▶ **DATASET ENTRIES**
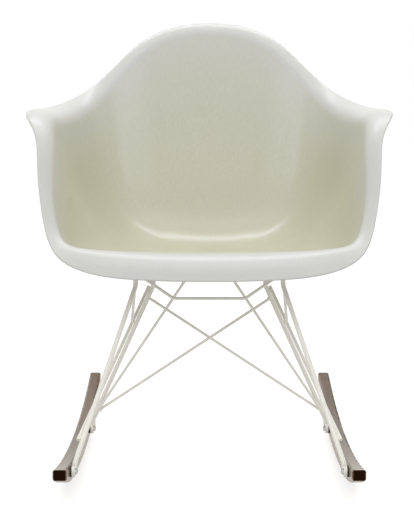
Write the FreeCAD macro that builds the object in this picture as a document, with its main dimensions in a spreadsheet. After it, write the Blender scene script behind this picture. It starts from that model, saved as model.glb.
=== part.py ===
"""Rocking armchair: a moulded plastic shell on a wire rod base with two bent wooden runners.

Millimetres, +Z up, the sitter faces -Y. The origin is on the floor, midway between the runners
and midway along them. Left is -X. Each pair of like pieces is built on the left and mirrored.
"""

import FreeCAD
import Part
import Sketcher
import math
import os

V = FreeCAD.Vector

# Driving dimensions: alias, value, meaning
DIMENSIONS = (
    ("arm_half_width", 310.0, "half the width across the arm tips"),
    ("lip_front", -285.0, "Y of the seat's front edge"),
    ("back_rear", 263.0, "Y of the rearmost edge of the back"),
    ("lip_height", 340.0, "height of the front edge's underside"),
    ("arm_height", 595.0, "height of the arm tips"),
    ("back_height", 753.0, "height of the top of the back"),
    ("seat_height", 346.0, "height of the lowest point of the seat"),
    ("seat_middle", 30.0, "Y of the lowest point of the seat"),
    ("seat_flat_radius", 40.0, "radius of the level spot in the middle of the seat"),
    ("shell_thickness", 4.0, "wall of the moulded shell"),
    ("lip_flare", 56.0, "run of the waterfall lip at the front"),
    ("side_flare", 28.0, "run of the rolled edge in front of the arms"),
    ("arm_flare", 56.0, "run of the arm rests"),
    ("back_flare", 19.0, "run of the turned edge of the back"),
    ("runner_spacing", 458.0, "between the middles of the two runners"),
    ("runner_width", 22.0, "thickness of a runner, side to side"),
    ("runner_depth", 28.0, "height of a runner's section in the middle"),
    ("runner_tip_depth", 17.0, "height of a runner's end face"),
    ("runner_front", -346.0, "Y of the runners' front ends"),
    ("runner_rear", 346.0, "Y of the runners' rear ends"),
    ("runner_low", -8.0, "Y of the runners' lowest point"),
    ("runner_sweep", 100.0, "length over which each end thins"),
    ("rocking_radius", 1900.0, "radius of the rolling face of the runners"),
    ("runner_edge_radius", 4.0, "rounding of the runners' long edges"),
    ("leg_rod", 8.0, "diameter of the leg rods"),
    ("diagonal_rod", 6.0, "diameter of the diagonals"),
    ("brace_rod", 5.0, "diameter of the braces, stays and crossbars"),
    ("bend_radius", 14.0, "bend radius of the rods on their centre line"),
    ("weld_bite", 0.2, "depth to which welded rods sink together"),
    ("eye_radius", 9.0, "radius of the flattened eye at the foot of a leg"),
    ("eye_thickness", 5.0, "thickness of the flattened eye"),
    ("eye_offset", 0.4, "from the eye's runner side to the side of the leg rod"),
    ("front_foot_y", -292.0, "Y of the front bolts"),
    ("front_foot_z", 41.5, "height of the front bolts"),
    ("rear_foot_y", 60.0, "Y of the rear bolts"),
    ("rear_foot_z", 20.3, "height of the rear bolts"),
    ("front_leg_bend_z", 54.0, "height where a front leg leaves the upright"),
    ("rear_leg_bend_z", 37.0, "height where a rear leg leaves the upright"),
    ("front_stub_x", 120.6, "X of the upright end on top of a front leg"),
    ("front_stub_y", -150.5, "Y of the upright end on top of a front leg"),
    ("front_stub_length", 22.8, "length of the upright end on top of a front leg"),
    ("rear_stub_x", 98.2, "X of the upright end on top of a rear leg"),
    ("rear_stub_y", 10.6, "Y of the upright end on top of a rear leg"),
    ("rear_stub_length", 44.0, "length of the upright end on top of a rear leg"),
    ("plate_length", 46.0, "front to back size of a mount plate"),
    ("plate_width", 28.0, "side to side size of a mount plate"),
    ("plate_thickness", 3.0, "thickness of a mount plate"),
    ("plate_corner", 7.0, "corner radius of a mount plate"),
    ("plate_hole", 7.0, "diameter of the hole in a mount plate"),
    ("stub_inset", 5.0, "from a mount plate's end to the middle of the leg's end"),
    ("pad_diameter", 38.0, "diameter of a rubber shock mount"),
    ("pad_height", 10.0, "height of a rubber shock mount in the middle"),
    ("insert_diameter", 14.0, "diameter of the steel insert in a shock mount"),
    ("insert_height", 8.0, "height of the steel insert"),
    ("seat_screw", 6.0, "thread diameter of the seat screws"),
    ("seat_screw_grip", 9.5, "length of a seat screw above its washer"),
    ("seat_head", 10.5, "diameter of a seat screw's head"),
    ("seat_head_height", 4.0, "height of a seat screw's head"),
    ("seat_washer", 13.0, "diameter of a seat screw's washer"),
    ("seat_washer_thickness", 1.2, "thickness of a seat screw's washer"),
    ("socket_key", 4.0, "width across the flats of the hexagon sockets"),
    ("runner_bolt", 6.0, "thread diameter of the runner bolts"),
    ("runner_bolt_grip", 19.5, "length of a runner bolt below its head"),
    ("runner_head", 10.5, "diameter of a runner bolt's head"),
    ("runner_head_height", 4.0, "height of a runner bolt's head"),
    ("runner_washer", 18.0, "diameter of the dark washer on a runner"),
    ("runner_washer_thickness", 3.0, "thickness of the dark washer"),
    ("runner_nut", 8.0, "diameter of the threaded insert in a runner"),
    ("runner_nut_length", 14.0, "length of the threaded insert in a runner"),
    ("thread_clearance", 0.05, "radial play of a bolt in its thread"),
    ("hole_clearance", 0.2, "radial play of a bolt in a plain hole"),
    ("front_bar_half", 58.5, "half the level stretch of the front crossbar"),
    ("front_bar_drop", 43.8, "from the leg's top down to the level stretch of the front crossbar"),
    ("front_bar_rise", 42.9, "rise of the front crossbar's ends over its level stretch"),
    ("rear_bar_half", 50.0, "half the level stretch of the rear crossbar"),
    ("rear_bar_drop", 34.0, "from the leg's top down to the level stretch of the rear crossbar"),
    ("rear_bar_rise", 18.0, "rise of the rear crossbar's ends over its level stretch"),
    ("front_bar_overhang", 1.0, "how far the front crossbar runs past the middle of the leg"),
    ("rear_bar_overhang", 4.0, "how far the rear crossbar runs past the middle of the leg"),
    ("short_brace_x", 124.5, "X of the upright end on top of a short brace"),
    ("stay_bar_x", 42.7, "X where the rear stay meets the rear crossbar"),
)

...

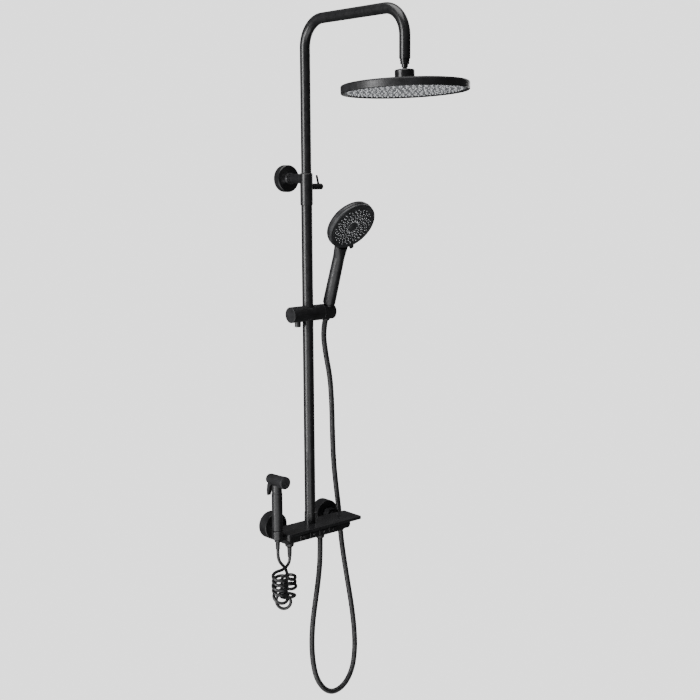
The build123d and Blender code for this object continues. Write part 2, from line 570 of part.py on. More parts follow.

▶ **YOUR GOAL**
Take the listing above and repeat exactly the lines from the one containing "Write the FreeCAD" through the one containing "V = FreeCAD.Vector", both included.

▶ **FINAL RESULT**
Write the FreeCAD macro that builds the object in this picture as a document, with its main dimensions in a spreadsheet. After it, write the Blender scene script behind this picture. It starts from that model, saved as model.glb.
=== part.py ===
"""Rocking armchair: a moulded plastic shell on a wire rod base with two bent wooden runners.

Millimetres, +Z up, the sitter faces -Y. The origin is on the floor, midway between the runners
and midway along them. Left is -X. Each pair of like pieces is built on the left and mirrored.
"""

import FreeCAD
import Part
import Sketcher
import math
import os

V = FreeCAD.Vector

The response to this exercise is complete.